AIM OF THE EXERCISE:
Reproduce exactly the lines below, from the first through the one containing "for node in", and nothing more.

GIVEN INFORMATION:
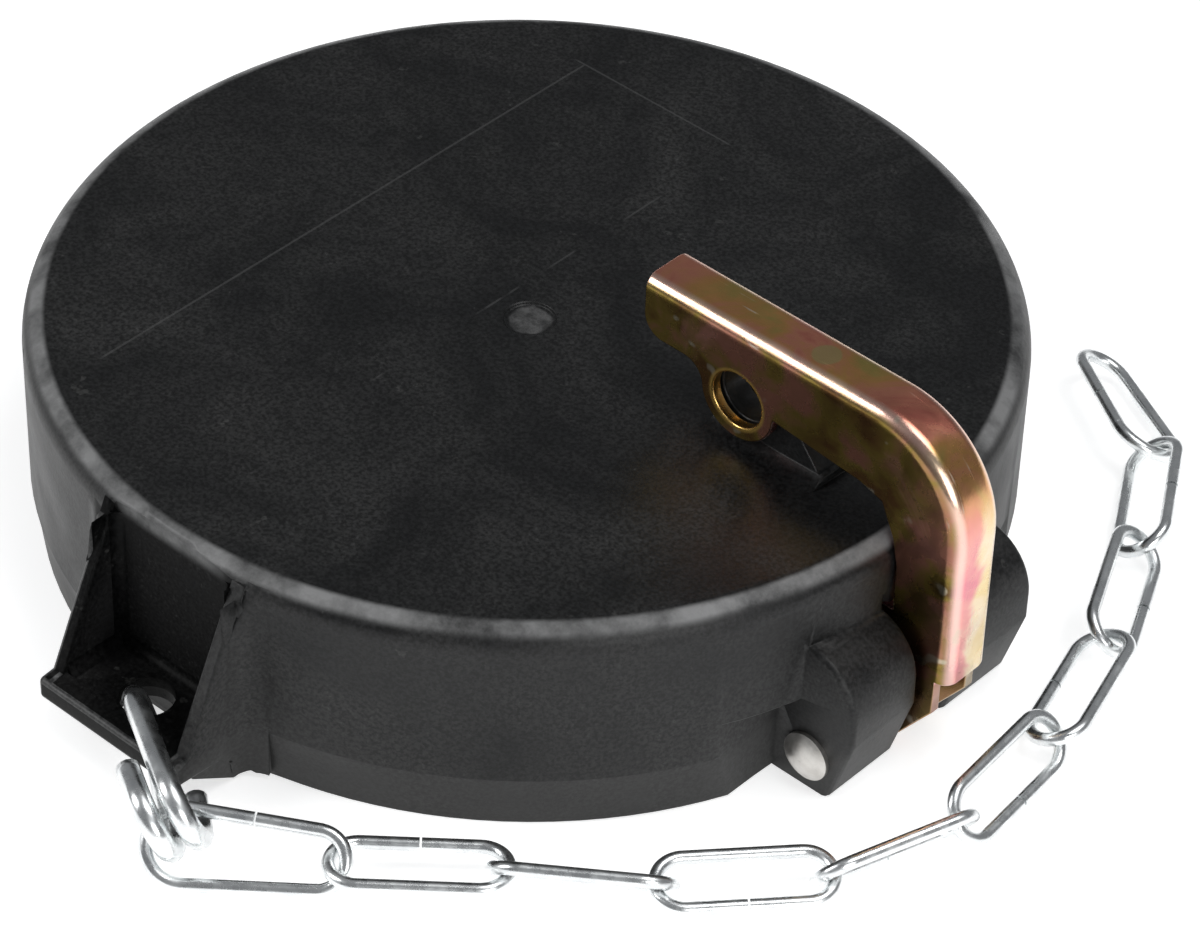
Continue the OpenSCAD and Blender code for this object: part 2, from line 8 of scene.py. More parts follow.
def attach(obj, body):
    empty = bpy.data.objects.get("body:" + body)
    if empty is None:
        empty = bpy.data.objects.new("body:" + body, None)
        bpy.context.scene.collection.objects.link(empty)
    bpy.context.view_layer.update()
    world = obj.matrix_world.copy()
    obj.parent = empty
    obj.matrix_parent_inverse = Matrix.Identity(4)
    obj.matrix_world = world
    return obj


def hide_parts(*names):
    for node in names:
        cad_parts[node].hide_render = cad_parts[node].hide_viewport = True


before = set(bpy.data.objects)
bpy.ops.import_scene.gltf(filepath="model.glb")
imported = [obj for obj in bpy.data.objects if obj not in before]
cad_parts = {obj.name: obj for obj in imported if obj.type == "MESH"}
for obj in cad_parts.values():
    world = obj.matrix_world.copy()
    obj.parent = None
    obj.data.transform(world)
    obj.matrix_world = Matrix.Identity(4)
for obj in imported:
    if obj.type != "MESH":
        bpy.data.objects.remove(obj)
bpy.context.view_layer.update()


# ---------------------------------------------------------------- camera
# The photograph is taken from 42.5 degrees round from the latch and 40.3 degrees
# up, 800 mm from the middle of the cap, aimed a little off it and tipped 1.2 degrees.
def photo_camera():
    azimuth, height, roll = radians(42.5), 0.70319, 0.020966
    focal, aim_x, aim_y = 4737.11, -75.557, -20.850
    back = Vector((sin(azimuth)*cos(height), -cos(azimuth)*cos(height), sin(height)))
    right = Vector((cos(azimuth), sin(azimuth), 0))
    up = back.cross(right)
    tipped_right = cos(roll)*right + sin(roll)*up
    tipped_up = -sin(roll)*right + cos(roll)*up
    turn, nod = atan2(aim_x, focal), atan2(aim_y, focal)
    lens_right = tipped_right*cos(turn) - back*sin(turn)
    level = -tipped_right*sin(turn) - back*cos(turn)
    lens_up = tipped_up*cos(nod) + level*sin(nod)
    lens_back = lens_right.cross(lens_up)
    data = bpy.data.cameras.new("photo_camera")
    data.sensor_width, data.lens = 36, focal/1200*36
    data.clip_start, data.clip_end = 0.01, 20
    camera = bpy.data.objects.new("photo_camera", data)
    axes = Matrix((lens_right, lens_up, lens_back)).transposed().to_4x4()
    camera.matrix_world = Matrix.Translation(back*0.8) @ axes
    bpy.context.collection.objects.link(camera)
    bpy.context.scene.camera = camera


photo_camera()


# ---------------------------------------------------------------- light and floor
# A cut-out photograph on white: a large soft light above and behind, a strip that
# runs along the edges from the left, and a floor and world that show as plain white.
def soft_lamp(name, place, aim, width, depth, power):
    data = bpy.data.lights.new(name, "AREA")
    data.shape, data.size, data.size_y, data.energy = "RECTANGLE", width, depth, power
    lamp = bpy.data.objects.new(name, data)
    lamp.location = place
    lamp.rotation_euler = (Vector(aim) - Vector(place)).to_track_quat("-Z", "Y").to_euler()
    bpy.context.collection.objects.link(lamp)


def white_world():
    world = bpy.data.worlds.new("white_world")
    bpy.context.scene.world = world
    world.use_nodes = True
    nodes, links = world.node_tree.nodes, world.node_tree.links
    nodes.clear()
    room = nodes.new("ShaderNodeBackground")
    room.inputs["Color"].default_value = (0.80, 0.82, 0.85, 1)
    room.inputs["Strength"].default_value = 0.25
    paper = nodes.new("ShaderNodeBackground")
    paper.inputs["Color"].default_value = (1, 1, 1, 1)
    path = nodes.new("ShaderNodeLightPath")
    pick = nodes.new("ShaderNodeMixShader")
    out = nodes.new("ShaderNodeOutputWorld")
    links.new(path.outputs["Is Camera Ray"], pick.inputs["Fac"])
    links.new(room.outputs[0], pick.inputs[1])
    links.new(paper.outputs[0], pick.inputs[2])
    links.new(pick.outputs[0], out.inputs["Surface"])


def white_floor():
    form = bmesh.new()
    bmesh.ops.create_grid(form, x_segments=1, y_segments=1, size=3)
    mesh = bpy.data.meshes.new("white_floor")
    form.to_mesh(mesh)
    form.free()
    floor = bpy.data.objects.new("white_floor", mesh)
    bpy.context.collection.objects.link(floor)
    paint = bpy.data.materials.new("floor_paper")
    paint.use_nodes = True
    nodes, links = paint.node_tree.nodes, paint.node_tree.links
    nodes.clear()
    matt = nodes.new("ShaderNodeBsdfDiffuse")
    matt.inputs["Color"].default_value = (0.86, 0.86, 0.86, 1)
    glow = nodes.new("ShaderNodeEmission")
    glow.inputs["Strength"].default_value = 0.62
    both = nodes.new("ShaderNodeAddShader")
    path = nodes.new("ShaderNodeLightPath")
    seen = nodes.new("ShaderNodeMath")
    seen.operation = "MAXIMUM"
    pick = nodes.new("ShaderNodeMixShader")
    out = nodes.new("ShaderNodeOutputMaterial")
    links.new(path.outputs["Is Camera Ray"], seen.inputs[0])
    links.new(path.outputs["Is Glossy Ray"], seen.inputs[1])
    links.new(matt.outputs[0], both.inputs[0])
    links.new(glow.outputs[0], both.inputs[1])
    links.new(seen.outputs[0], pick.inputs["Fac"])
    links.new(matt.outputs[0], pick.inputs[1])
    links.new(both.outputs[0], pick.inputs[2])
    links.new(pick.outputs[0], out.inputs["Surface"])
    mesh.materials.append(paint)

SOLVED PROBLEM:
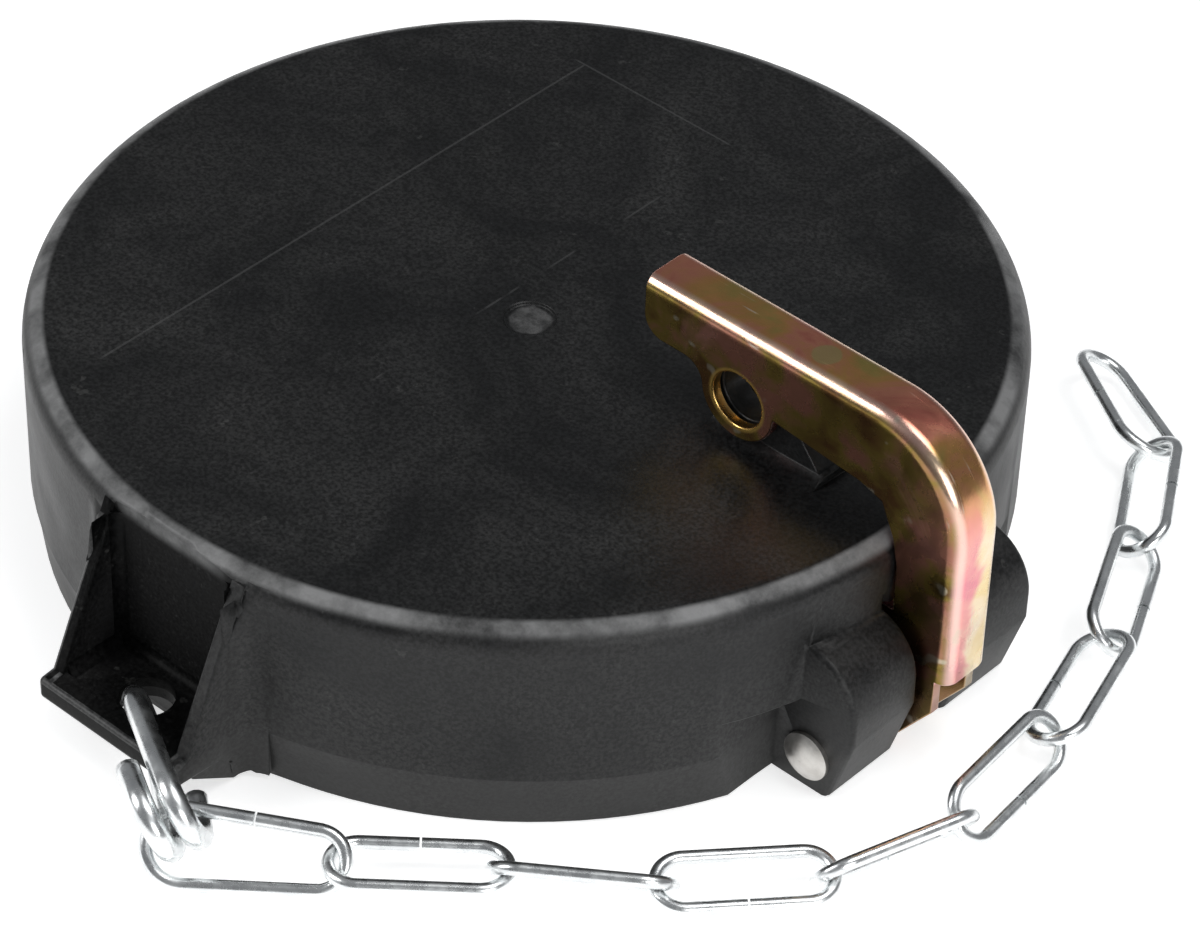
Continue the OpenSCAD and Blender code for this object: part 2, from line 8 of scene.py. More parts follow.
def attach(obj, body):
    empty = bpy.data.objects.get("body:" + body)
    if empty is None:
        empty = bpy.data.objects.new("body:" + body, None)
        bpy.context.scene.collection.objects.link(empty)
    bpy.context.view_layer.update()
    world = obj.matrix_world.copy()
    obj.parent = empty
    obj.matrix_parent_inverse = Matrix.Identity(4)
    obj.matrix_world = world
    return obj


def hide_parts(*names):
    for node in names:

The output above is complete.